'''

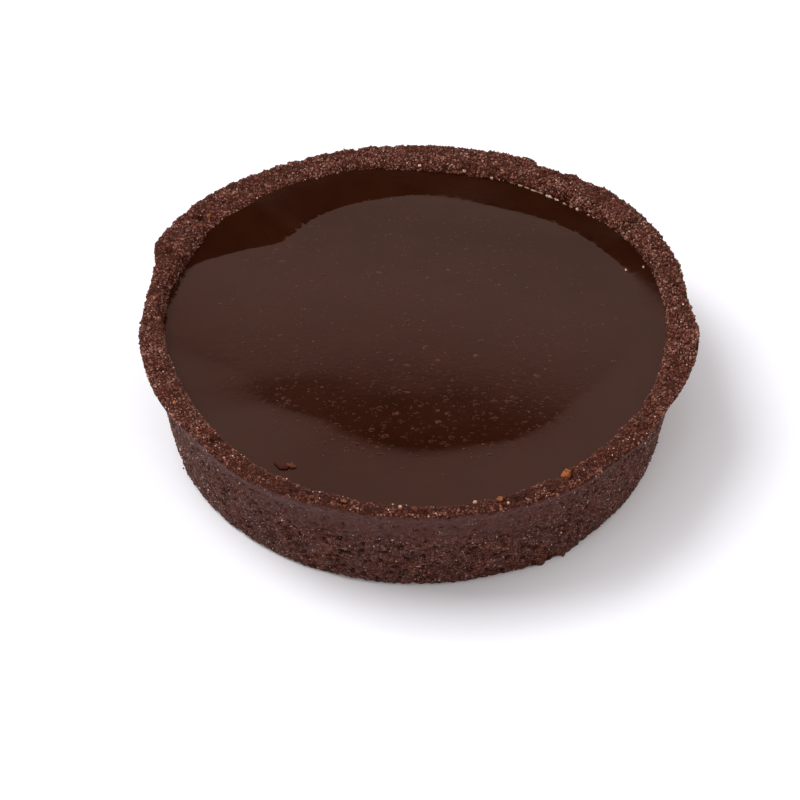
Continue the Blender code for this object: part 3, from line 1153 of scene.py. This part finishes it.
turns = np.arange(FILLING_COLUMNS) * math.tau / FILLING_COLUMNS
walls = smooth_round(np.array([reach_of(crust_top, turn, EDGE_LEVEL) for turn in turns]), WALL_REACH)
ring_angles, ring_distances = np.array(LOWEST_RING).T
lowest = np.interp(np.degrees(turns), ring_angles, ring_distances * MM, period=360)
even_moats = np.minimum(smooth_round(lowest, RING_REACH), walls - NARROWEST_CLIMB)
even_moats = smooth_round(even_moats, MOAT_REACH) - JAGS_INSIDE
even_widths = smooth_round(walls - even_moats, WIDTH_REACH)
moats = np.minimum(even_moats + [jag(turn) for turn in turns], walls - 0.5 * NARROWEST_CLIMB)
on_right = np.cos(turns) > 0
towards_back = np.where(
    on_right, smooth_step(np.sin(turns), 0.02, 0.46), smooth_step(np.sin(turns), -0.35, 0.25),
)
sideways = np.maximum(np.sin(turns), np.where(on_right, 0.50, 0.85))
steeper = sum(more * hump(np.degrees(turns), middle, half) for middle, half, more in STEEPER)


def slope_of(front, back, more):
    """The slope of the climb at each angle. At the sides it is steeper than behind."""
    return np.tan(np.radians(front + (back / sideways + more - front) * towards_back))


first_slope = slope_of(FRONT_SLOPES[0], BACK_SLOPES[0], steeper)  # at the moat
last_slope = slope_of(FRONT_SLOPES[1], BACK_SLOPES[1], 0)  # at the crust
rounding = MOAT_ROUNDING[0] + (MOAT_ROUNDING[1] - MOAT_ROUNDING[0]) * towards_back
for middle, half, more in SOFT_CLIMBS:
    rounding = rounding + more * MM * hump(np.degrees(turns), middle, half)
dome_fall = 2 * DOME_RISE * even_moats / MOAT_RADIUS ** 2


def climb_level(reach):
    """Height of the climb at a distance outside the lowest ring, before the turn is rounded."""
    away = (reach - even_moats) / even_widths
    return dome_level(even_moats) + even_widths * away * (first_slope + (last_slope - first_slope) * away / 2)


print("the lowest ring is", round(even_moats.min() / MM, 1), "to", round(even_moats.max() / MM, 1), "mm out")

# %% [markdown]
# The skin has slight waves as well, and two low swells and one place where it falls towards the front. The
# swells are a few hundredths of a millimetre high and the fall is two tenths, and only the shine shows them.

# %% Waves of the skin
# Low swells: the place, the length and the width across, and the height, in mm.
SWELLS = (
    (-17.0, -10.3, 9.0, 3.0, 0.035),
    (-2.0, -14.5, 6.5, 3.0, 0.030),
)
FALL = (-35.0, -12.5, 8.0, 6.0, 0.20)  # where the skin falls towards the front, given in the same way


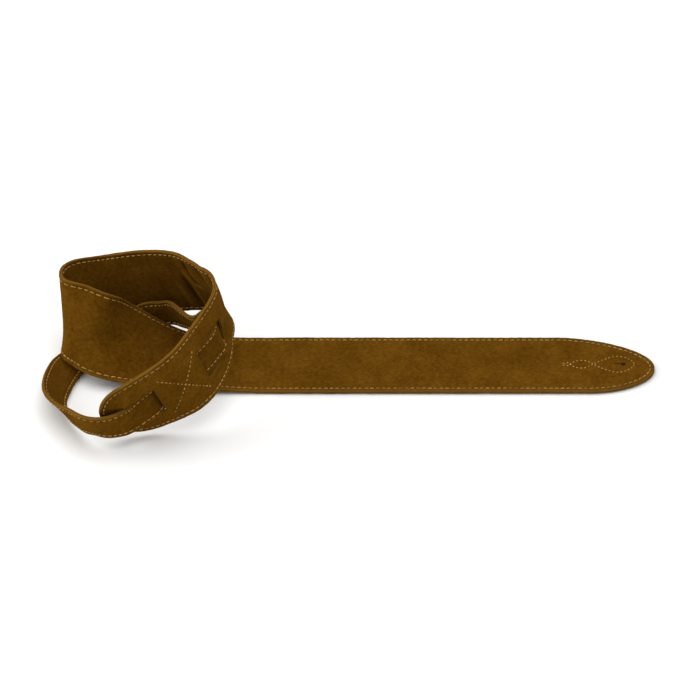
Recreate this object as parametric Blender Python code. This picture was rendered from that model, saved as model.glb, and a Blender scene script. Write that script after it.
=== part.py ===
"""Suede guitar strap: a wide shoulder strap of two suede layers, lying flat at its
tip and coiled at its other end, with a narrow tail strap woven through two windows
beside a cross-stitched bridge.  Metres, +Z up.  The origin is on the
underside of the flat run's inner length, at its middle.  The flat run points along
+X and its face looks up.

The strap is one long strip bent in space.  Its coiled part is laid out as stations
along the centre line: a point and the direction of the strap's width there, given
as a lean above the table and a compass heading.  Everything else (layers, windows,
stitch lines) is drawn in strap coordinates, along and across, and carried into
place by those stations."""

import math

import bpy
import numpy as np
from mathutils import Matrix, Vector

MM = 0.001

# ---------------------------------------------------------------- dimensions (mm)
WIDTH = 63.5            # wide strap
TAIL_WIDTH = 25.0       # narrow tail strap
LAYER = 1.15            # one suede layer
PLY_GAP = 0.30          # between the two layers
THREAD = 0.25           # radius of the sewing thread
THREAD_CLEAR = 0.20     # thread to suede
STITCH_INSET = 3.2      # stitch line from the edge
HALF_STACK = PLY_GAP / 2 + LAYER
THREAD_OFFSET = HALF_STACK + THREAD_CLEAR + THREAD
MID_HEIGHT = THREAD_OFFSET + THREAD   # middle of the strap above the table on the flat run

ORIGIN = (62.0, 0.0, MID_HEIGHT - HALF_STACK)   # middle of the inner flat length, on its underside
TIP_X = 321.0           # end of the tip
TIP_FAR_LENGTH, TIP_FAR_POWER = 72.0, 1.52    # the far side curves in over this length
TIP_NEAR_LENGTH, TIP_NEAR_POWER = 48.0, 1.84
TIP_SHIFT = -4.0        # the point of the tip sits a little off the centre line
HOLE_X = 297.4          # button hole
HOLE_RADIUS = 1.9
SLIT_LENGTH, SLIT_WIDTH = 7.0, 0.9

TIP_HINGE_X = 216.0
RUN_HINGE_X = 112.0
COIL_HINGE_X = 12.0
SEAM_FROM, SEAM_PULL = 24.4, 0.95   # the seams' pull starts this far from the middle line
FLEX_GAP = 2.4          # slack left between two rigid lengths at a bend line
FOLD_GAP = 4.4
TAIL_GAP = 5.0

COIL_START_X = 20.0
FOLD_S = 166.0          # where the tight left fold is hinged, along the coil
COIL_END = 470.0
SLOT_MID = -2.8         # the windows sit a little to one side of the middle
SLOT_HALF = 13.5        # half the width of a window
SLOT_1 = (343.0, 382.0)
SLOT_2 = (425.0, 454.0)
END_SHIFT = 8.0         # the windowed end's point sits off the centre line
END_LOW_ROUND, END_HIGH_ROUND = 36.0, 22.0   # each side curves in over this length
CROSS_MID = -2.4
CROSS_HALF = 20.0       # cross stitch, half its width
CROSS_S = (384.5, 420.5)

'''

• _Task_: Write out the entries above word for word.

• _Solution for this problem_:
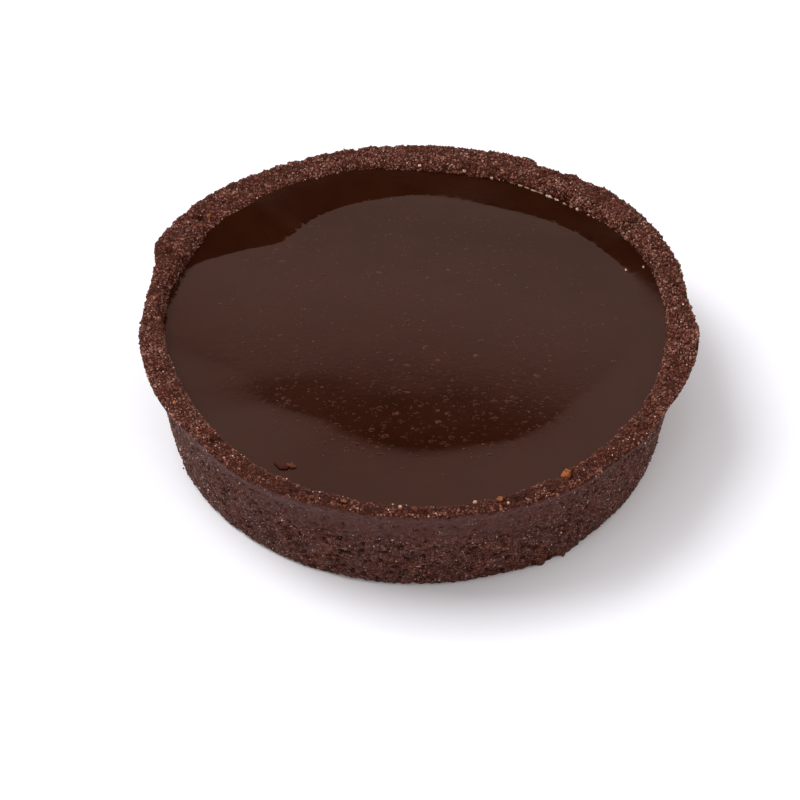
Continue the Blender code for this object: part 3, from line 1153 of scene.py. This part finishes it.
turns = np.arange(FILLING_COLUMNS) * math.tau / FILLING_COLUMNS
walls = smooth_round(np.array([reach_of(crust_top, turn, EDGE_LEVEL) for turn in turns]), WALL_REACH)
ring_angles, ring_distances = np.array(LOWEST_RING).T
lowest = np.interp(np.degrees(turns), ring_angles, ring_distances * MM, period=360)
even_moats = np.minimum(smooth_round(lowest, RING_REACH), walls - NARROWEST_CLIMB)
even_moats = smooth_round(even_moats, MOAT_REACH) - JAGS_INSIDE
even_widths = smooth_round(walls - even_moats, WIDTH_REACH)
moats = np.minimum(even_moats + [jag(turn) for turn in turns], walls - 0.5 * NARROWEST_CLIMB)
on_right = np.cos(turns) > 0
towards_back = np.where(
    on_right, smooth_step(np.sin(turns), 0.02, 0.46), smooth_step(np.sin(turns), -0.35, 0.25),
)
sideways = np.maximum(np.sin(turns), np.where(on_right, 0.50, 0.85))
steeper = sum(more * hump(np.degrees(turns), middle, half) for middle, half, more in STEEPER)


def slope_of(front, back, more):
    """The slope of the climb at each angle. At the sides it is steeper than behind."""
    return np.tan(np.radians(front + (back / sideways + more - front) * towards_back))


first_slope = slope_of(FRONT_SLOPES[0], BACK_SLOPES[0], steeper)  # at the moat
last_slope = slope_of(FRONT_SLOPES[1], BACK_SLOPES[1], 0)  # at the crust
rounding = MOAT_ROUNDING[0] + (MOAT_ROUNDING[1] - MOAT_ROUNDING[0]) * towards_back
for middle, half, more in SOFT_CLIMBS:
    rounding = rounding + more * MM * hump(np.degrees(turns), middle, half)
dome_fall = 2 * DOME_RISE * even_moats / MOAT_RADIUS ** 2


def climb_level(reach):
    """Height of the climb at a distance outside the lowest ring, before the turn is rounded."""
    away = (reach - even_moats) / even_widths
    return dome_level(even_moats) + even_widths * away * (first_slope + (last_slope - first_slope) * away / 2)


print("the lowest ring is", round(even_moats.min() / MM, 1), "to", round(even_moats.max() / MM, 1), "mm out")

# %% [markdown]
# The skin has slight waves as well, and two low swells and one place where it falls towards the front. The
# swells are a few hundredths of a millimetre high and the fall is two tenths, and only the shine shows them.

# %% Waves of the skin
# Low swells: the place, the length and the width across, and the height, in mm.
SWELLS = (
    (-17.0, -10.3, 9.0, 3.0, 0.035),
    (-2.0, -14.5, 6.5, 3.0, 0.030),
)
FALL = (-35.0, -12.5, 8.0, 6.0, 0.20)  # where the skin falls towards the front, given in the same way


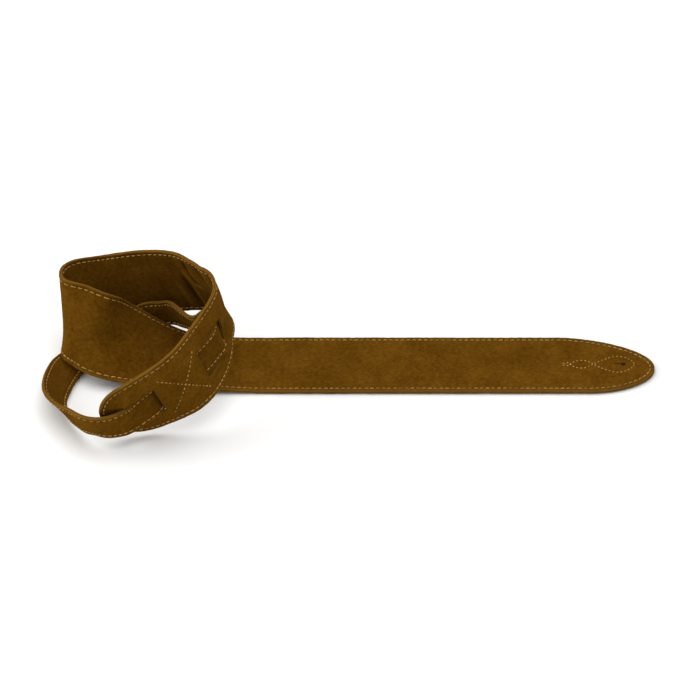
Recreate this object as parametric Blender Python code. This picture was rendered from that model, saved as model.glb, and a Blender scene script. Write that script after it.
=== part.py ===
"""Suede guitar strap: a wide shoulder strap of two suede layers, lying flat at its
tip and coiled at its other end, with a narrow tail strap woven through two windows
beside a cross-stitched bridge.  Metres, +Z up.  The origin is on the
underside of the flat run's inner length, at its middle.  The flat run points along
+X and its face looks up.

The strap is one long strip bent in space.  Its coiled part is laid out as stations
along the centre line: a point and the direction of the strap's width there, given
as a lean above the table and a compass heading.  Everything else (layers, windows,
stitch lines) is drawn in strap coordinates, along and across, and carried into
place by those stations."""

import math

import bpy
import numpy as np
from mathutils import Matrix, Vector

MM = 0.001

# ---------------------------------------------------------------- dimensions (mm)
WIDTH = 63.5            # wide strap
TAIL_WIDTH = 25.0       # narrow tail strap
LAYER = 1.15            # one suede layer
PLY_GAP = 0.30          # between the two layers
THREAD = 0.25           # radius of the sewing thread
THREAD_CLEAR = 0.20     # thread to suede
STITCH_INSET = 3.2      # stitch line from the edge
HALF_STACK = PLY_GAP / 2 + LAYER
THREAD_OFFSET = HALF_STACK + THREAD_CLEAR + THREAD
MID_HEIGHT = THREAD_OFFSET + THREAD   # middle of the strap above the table on the flat run

ORIGIN = (62.0, 0.0, MID_HEIGHT - HALF_STACK)   # middle of the inner flat length, on its underside
TIP_X = 321.0           # end of the tip
TIP_FAR_LENGTH, TIP_FAR_POWER = 72.0, 1.52    # the far side curves in over this length
TIP_NEAR_LENGTH, TIP_NEAR_POWER = 48.0, 1.84
TIP_SHIFT = -4.0        # the point of the tip sits a little off the centre line
HOLE_X = 297.4          # button hole
HOLE_RADIUS = 1.9
SLIT_LENGTH, SLIT_WIDTH = 7.0, 0.9

TIP_HINGE_X = 216.0
RUN_HINGE_X = 112.0
COIL_HINGE_X = 12.0
SEAM_FROM, SEAM_PULL = 24.4, 0.95   # the seams' pull starts this far from the middle line
FLEX_GAP = 2.4          # slack left between two rigid lengths at a bend line
FOLD_GAP = 4.4
TAIL_GAP = 5.0

COIL_START_X = 20.0
FOLD_S = 166.0          # where the tight left fold is hinged, along the coil
COIL_END = 470.0
SLOT_MID = -2.8         # the windows sit a little to one side of the middle
SLOT_HALF = 13.5        # half the width of a window
SLOT_1 = (343.0, 382.0)
SLOT_2 = (425.0, 454.0)
END_SHIFT = 8.0         # the windowed end's point sits off the centre line
END_LOW_ROUND, END_HIGH_ROUND = 36.0, 22.0   # each side curves in over this length
CROSS_MID = -2.4
CROSS_HALF = 20.0       # cross stitch, half its width
CROSS_S = (384.5, 420.5)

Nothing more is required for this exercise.